Four selected for 2011 induction into Georgia Writers Hall of Fame

Four selected for 2011 induction into Georgia Writers Hall of Fame

Athens, Ga. – Three writers whose works examine the conflicts that have shaped the South in its recent past and a beloved songwriter who wrote the soundtrack to post-World War II America will be honored at the 2011 Georgia Writers Hall of Fame ceremony sponsored by the University of Georgia Libraries.

 

 

Melissa Faye Greene and Natasha Trethewey, along with posthumous honorees James Kilgo and Johnny Mercer, will be inducted in a ceremony to be held next spring. The four were selected March 24 by the GWHF board of judges.

 

“The 2011 class of inductees into the Georgia Writers Hall of Fame is exemplary,” said P. Toby Graham, director of the Hargrett Rare Book and Manuscript Library and deputy university librarian. “These Georgians have enriched our lives and serve as a source of pride for our state. The Georgia Writers Hall of Fame is honored to celebrate their literary and creative contributions.”

 

The UGA Libraries established the Georgia Writers Hall of Fame in 2000 to recognize Georgia writers, past and present, whose work reflects the character of the state—its land and its people.

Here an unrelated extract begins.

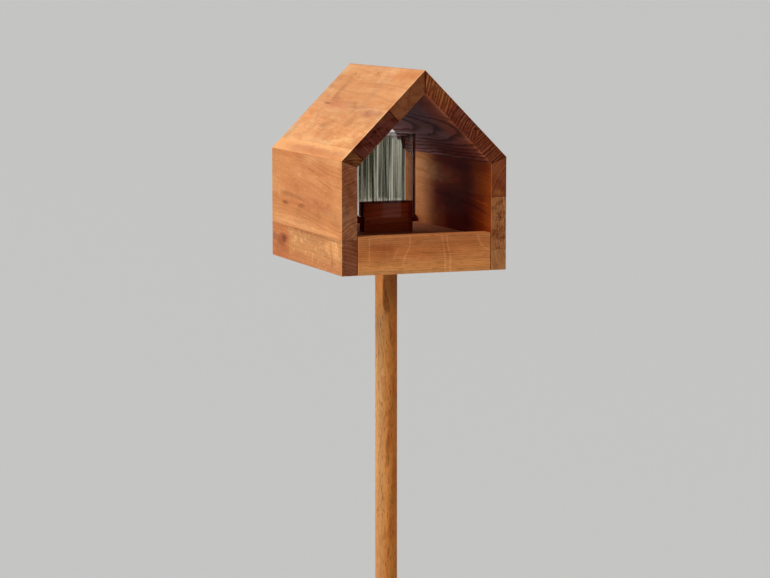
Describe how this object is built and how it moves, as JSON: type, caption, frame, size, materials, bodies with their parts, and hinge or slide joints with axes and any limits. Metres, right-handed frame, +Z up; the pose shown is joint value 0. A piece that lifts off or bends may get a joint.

It is housed in the Hargrett Library.

 

Greene’s award-winning books Praying for Sheetrock and The Temple Bombing chronicle dramatic episodes in the civil rights movement in Georgia. Focusing on individuals who played important roles in these events, Greene vividly illuminates issues and conflicts that shaped the state in the latter half of the 20th century.

 

Greene is one of a growing number of authors who write literary nonfiction. She uses the basic elements of fiction—themes, eloquent prose, characterization, plot development—to tell the story of important episodes in the state’s and the nation’s recent history.

 

Trethewey, an English professor at Emory University, won the Pulitzer Prize in poetry in 2007 for her collection Native Guard (2006). She earned her bachelor’s degree at UGA in 1989, and in 1991 she earned a master’s degree in English and creative writing at Hollins College (later Hollins University) in Roanoke, Va. By the time she earned her M.F.A. degree from the University of Massachusetts at Amherst in 1995, Trethewey was starting to publish, and her work has since appeared in the country’s most prestigious literary journals and anthologies, including The Best American Poetry in both 2000 and 2003.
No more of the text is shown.